◆ **Prompt**
Copy every line of the data exactly, leaving nothing out.

<<<<

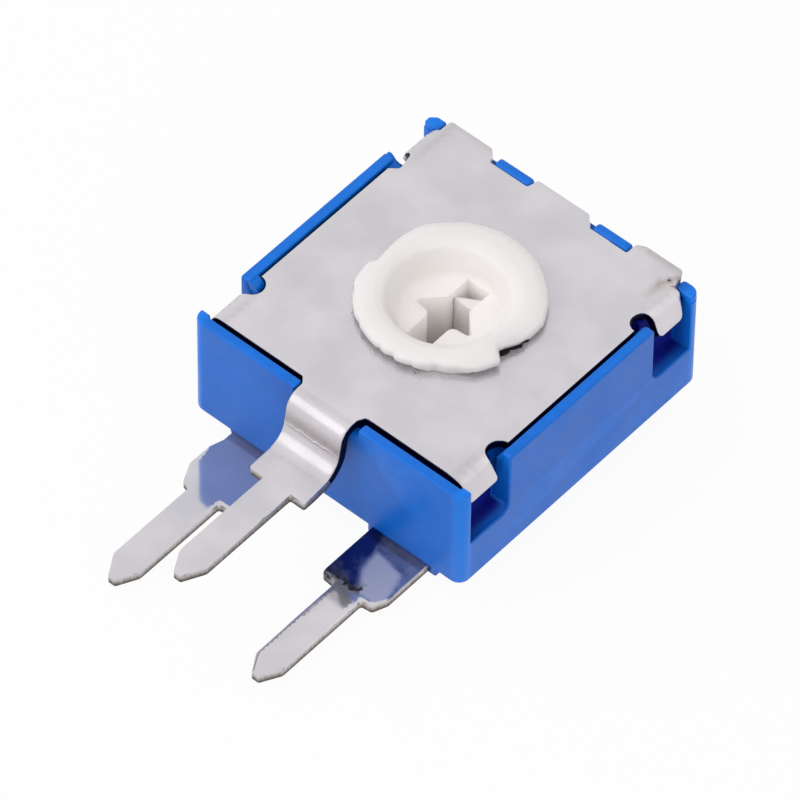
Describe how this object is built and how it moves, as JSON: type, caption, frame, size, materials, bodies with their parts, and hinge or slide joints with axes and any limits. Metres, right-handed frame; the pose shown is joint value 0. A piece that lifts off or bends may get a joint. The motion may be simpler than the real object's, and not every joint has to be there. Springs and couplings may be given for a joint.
{
  "type": "trimmer potentiometer",
  "caption": "Square carbon trimmer potentiometer with a crimped collector plate, flat solder pins and a rotor turned by a screwdriver from either face.",
  "frame": {"origin": "on the rotor's axis, in the plane of the plinth's underside", "axes": "+Z along the rotor's axis to the collector plate, -Y along the pins, +X across the row of pins"},
  "size_m": [0.0094, 0.0158, 0.0048],
  "materials": {
    "housing": "semi-gloss moulded",
    "tinned_sheet": "tin plated",
    "rotor": "matte moulded, hot-formed rim",
    "spring": "bright rolled",
    "board": "phenolic paper",
    "carbon": "printed",
    "silver_ink": "printed"
  },
  "bodies": {
    "stator": {"housing": "housing", "collector_plate": "tinned_sheet", "terminal_left": "tinned_sheet", "terminal_right": "tinned_sheet", "substrate": "board", "carbon_track": "carbon", "end_pad_left": "silver_ink", "end_pad_right": "silver_ink"},
    "rotor": {"rotor": "rotor", "wiper": "spring"}
  },
  "joints": [
    {"name": "rotor_turn", "type": "hinge", "parent": "stator", "child": "rotor", "pos_m": [0, 0, 0], "axis": [0, 0, 1], "range_deg": [-117.5, 117.5]}
  ]
}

>>>>

◆ **Solution for this task**
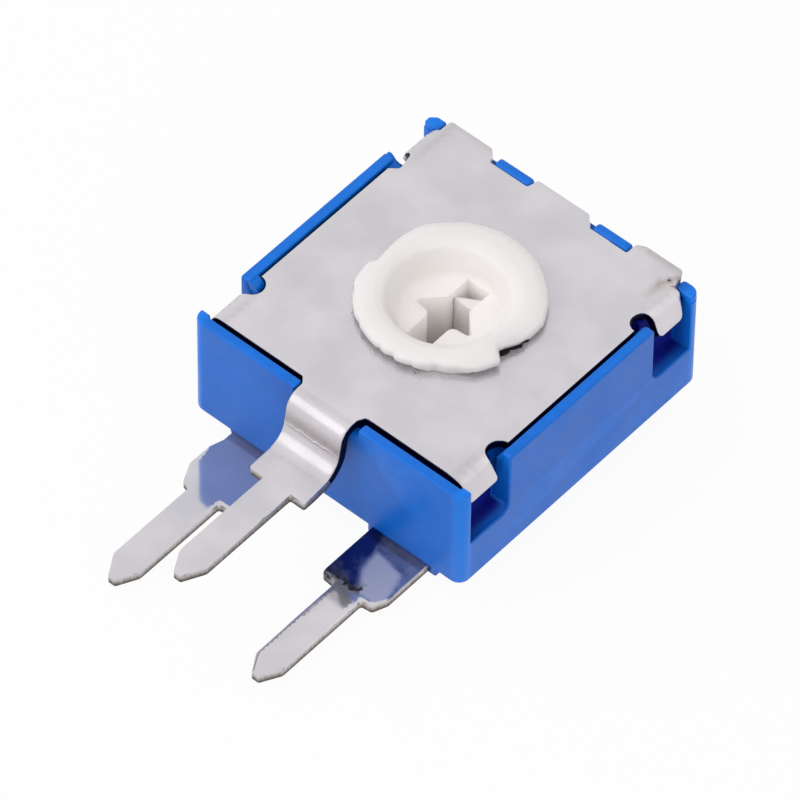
Describe how this object is built and how it moves, as JSON: type, caption, frame, size, materials, bodies with their parts, and hinge or slide joints with axes and any limits. Metres, right-handed frame; the pose shown is joint value 0. A piece that lifts off or bends may get a joint. The motion may be simpler than the real object's, and not every joint has to be there. Springs and couplings may be given for a joint.
{
  "type": "trimmer potentiometer",
  "caption": "Square carbon trimmer potentiometer with a crimped collector plate, flat solder pins and a rotor turned by a screwdriver from either face.",
  "frame": {"origin": "on the rotor's axis, in the plane of the plinth's underside", "axes": "+Z along the rotor's axis to the collector plate, -Y along the pins, +X across the row of pins"},
  "size_m": [0.0094, 0.0158, 0.0048],
  "materials": {
    "housing": "semi-gloss moulded",
    "tinned_sheet": "tin plated",
    "rotor": "matte moulded, hot-formed rim",
    "spring": "bright rolled",
    "board": "phenolic paper",
    "carbon": "printed",
    "silver_ink": "printed"
  },
  "bodies": {
    "stator": {"housing": "housing", "collector_plate": "tinned_sheet", "terminal_left": "tinned_sheet", "terminal_right": "tinned_sheet", "substrate": "board", "carbon_track": "carbon", "end_pad_left": "silver_ink", "end_pad_right": "silver_ink"},
    "rotor": {"rotor": "rotor", "wiper": "spring"}
  },
  "joints": [
    {"name": "rotor_turn", "type": "hinge", "parent": "stator", "child": "rotor", "pos_m": [0, 0, 0], "axis": [0, 0, 1], "range_deg": [-117.5, 117.5]}
  ]
}